After helping found the mayoral academies and serving as the CEO of the Rhode Island Mayoral Academies, Magee left to become the founding CEO of Chiefs for Change, a pro-charter school education reform organization founded by former Florida governor Jeb Bush. Mike Magee has been one of Dan McKee’s top ten individual political donors over the years and served on his transition team after McKee became governor. The current education commissioner, Angélica Infante-Green, is also a member of Chiefs for Change, as is disgraced former superintendent Harrison Peters, who served as the first takeover superintendent of PPSD while holding an emergency certification.
The day before McKee took office as governor, the former chief operating officer at Chiefs for Change, Julia Rafal-Baer, founded ILO, a consulting firm that is now at the center of multiple federal and state investigations. Rafal-Baer was still working at Chiefs for Change when the CEO, Mike Magee, wrote an email to Jim Thorsen, the director of the Rhode Island Department of Administration and Nancy McIntyre, a state purchasing agent. In the email, Magee outlined how the state should write the request for proposals for the multimillion dollar contract that the McKee administration subsequently awarded to ILO—even though a competitor put forth a bid for $4 million less. The Rhode Island Attorney General, the state police, the US attorney’s office, and the FBI are now investigating the contract.
It remains to be seen whether Governor McKee’s deal with ILO violated the law, but there are much deeper issues at play than whether one specific contract was awarded illegally. There are serious conflicts of interest inherent in the system. Key leaders making decisions for our public schools have ties to charter schools and pro-charter advocacy organizations whose interests directly conflict with public school districts.
“The @RIDeptEd takeover was always a giveaway to consultants & big box charters,” Jeremy Sencer, AFT organizer and former VP of the Providence Teachers Union Tweeted. “The ILO contract was only part of the giveaway.”
Part 5: So what?
Almost five months ago, I began organizing alongside families, students, educators, and community members who have been fighting to keep Alan Shawn Feinstein Elementary open. I also started doing research to understand as much as I could about why the school was closing and who was behind the decision. I came away more concerned than ever about the future of our Providence Schools.
We need supporters of public education to pay attention, work in solidarity, and speak up for our schools. We need to demand that our elected officials at every level take action to protect our public schools, and we need to put on notice those in office who fail to act as stewards of public education. For their part, our elected officials should take several key steps to demand transparency and protect our public schools:
- A number of elected officials have criticized the lack of transparency in the process that led up to the recent school closures. It’s time to demand answers. The House and Senate Oversight Committees previously met to discuss the progress of the state takeover of Providence Schools. They should convene again to examine the closure of Alan Shawn Feinstein Elementary, Carl G. Lauro Elementary, and Gilbert Stuart Middle School. A few issues that the committees should examine include:
- Who was involved in the decision to close Alan Shawn Feinstein Elementary, Carl G. Lauro Elementary, and Gilbert Stuart Middle School?
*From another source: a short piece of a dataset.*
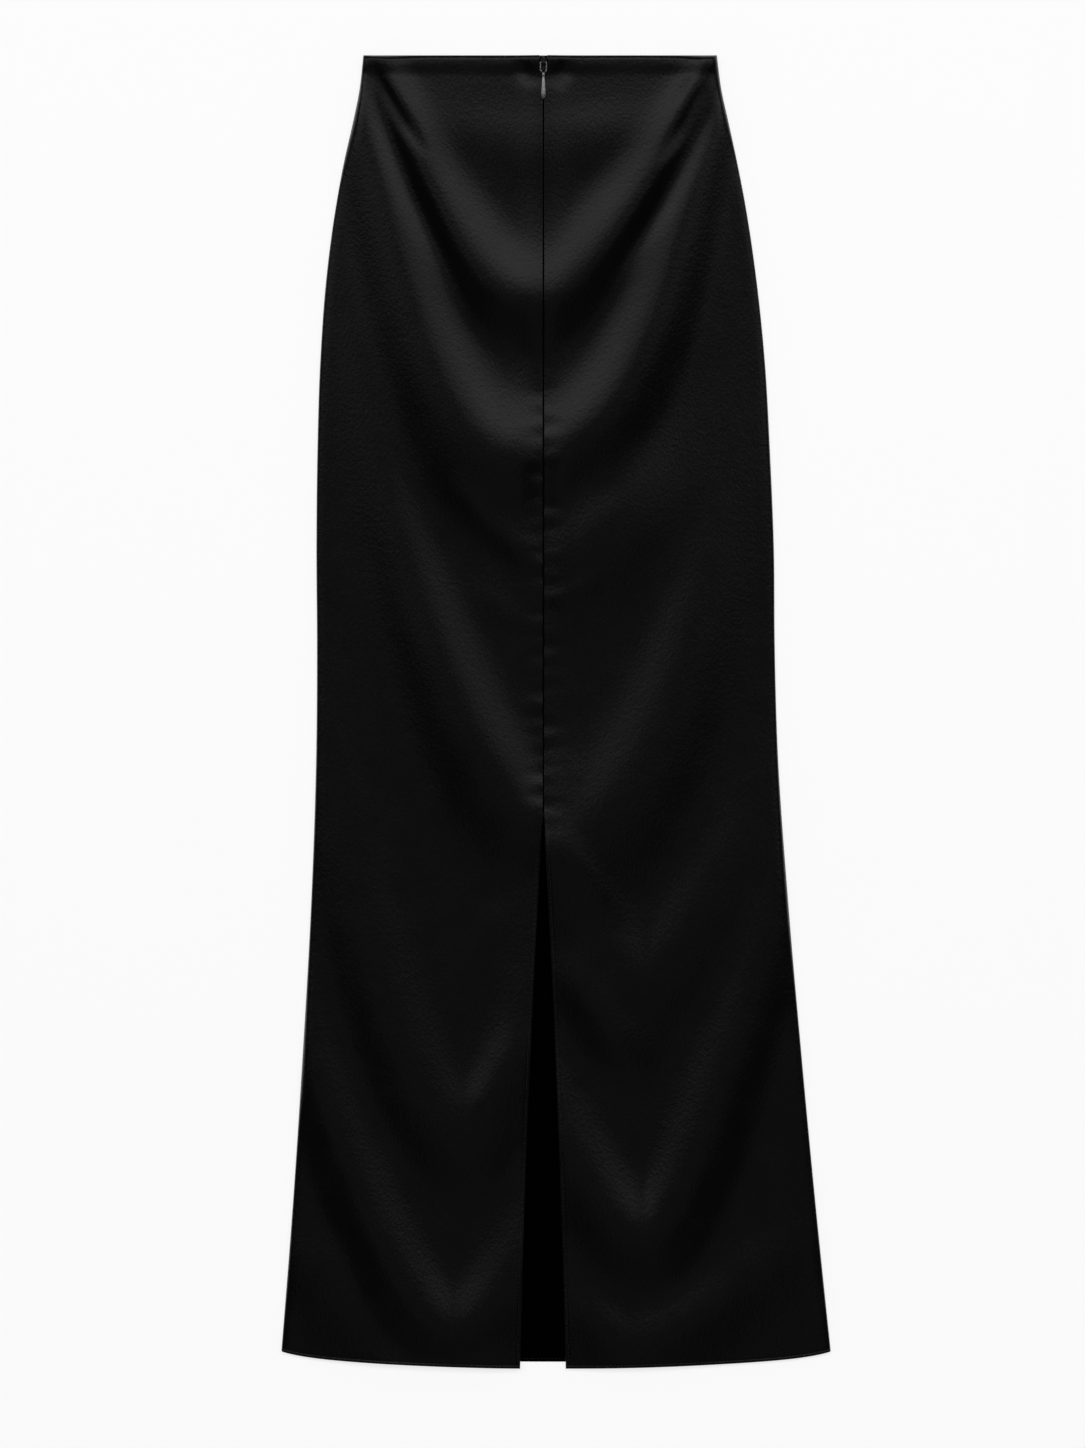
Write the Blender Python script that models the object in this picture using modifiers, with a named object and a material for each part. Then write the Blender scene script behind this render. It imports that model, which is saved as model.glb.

- How were the members of the Providence School Building Committee selected? What role did the Providence School Building Committee play in discussing and deciding funding reallocation and school closures?
- What role did private companies, including Downes Construction, play in discussing and deciding funding reallocation and school closures?
- Why were meeting minutes of the Providence School Building Committee regularly filed months after the legal deadline?
- What role did Downes Construction play in selecting companies to receive contracts for construction in Providence Schools?
- How did Downes construction determine the Facilities Condition Index for each school? What documentation do they have of their assessment process?
- How was construction work allowed to begin prior to the City Council approving funding?
- How did Downes Construction award contracts to O&G Industries, Ahlborg Construction, and Bacon Construction without having secured funding approval for construction work?
- What, if any, connections did Downes Construction have to members of the Providence School Building Committee, as well as PPSD and RIDE leadership?
(Perhaps the Attorney General should play a role in helping to find the answers to some of these questions. Who knows!)
- Although the schools are under state takeover, the city council retains authority over the school buildings, which are owned by the city. The city council should refuse to allow any charter schools to use the Alan Shawn Feinstein Elementary, Carl G. Lauro Elementary, and Gilbert Stuart Middle School. The city council has an opportunity to play a vital role in protecting our public schools from being displaced by the expansion of charters. The members of these neighborhoods and school communities should have a voice in how these publicly-owned buildings are used.
- We need folks in charge of our public schools who are acting in the best interests of our public schools—not doing the bidding of charter management organizations. The state law providing for mayoral academies with a board to be chaired by a local mayor creates a blatant conflict of interest. In advocating for the expansion of charters, mayors are necessarily undermining the public school district, which loses funding if student enrollment declines. A long-term goal going forward should be to revise the law and remove the role of the mayor as the board chair of the mayoral academies.
- Public school districts, such as Providence, cannot succeed if they continue to be systemically underfunded. The education funding formula is currently set up so that 52% of school funding comes from local sources, while 41% come from federal sources, and 7% come from federal sources. Consequently, communities with a smaller tax base have significantly less funding available for schools.
As a result of this inequitable school funding formula, funding in Rhode Island is “below adequate in the highest-poverty districts but far above adequate in the middle and lowest-poverty districts,” according to a report by Rutgers University education professor Bruce Baker. Although they need more resources to meet the needs of their students, high poverty school districts in Rhode Island, including Providence, receive 13.5% less funding than wealthier districts. The General Assembly needs to make fixing the inequitableschool funding formula a priority in the next session.